On top of that, you will need to pay more if you want your car fitted with titanium alloy exhausts.
8. Legal Ramifications
While it’s great to have your muffler deleted or a straight pipe installed in your car, these modifications do come with legal ramifications.
Ordinary cars, for example, are prohibited from undergoing these improvements. For instance, your vehicle must meet a certain decibel level in California to be considered roadworthy. Here, a cop may give you a ticket if they see you driving a modified car on a public road.
Despite this, several street car owners opt to have their mufflers deleted. This modification still leaves the resonator intact, which means it meets the state regulation on ‘having at least one sound suppressor in the car.’
That said, your muffler-deleted car still needs to meet the allowable decibel level.
Since putting a straight pipe can make your car very noisy, it’s only recommended for race cars. In addition, the absence of the catalytic converter allows the production of heavy fumes harmful to both the driver and the onlookers.
In a nutshell, straight pipe cars are illegal on the streets because they don’t meet sound regulations. Moreso, they surely won’t pass the emissions tests.
9. Gas Mileage
Sadly, both modifications won’t help improve gas mileage. If any, your car may use more gas along the way.
Why? You’ll probably be more tempted to rev your automobile due to its enhanced sound.
Who could blame you?
Conclusion: Which is Better – Muffler Delete or Straight Pipe?
Based on the abovementioned factors, the better option will depend on your needs/wants.
If you’re using a street car, you’re probably better off with a muffler delete. It will make your vehicle sound better. It will also add some torque, especially for older cars.

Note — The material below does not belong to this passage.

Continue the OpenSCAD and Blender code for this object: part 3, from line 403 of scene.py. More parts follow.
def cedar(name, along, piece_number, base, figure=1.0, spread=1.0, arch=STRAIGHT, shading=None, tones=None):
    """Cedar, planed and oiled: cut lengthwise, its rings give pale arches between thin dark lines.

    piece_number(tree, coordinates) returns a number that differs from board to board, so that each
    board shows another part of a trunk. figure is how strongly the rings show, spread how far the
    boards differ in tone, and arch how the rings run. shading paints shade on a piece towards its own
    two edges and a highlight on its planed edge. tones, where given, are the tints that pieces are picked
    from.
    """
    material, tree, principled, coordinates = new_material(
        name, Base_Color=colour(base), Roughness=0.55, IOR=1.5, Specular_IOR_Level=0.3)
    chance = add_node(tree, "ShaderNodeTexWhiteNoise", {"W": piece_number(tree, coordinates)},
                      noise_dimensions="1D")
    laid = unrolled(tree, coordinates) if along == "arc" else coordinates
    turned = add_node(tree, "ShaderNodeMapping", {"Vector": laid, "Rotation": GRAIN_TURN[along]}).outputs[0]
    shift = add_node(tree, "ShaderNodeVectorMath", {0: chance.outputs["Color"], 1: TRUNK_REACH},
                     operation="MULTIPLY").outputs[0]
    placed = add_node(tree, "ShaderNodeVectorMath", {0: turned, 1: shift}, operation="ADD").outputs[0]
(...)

The cost of a muffler delete is cheaper too. And, depending on where you live – and the sound your car makes – you may use it on a public road.
On the other hand, having a straight pipe is perfect if you’re a race car driver or a dedicated car enthusiast. It will add more torque at ten hp – and make your vehicle sound amazing.
In a nutshell, only you can decide the best modification that suits your car.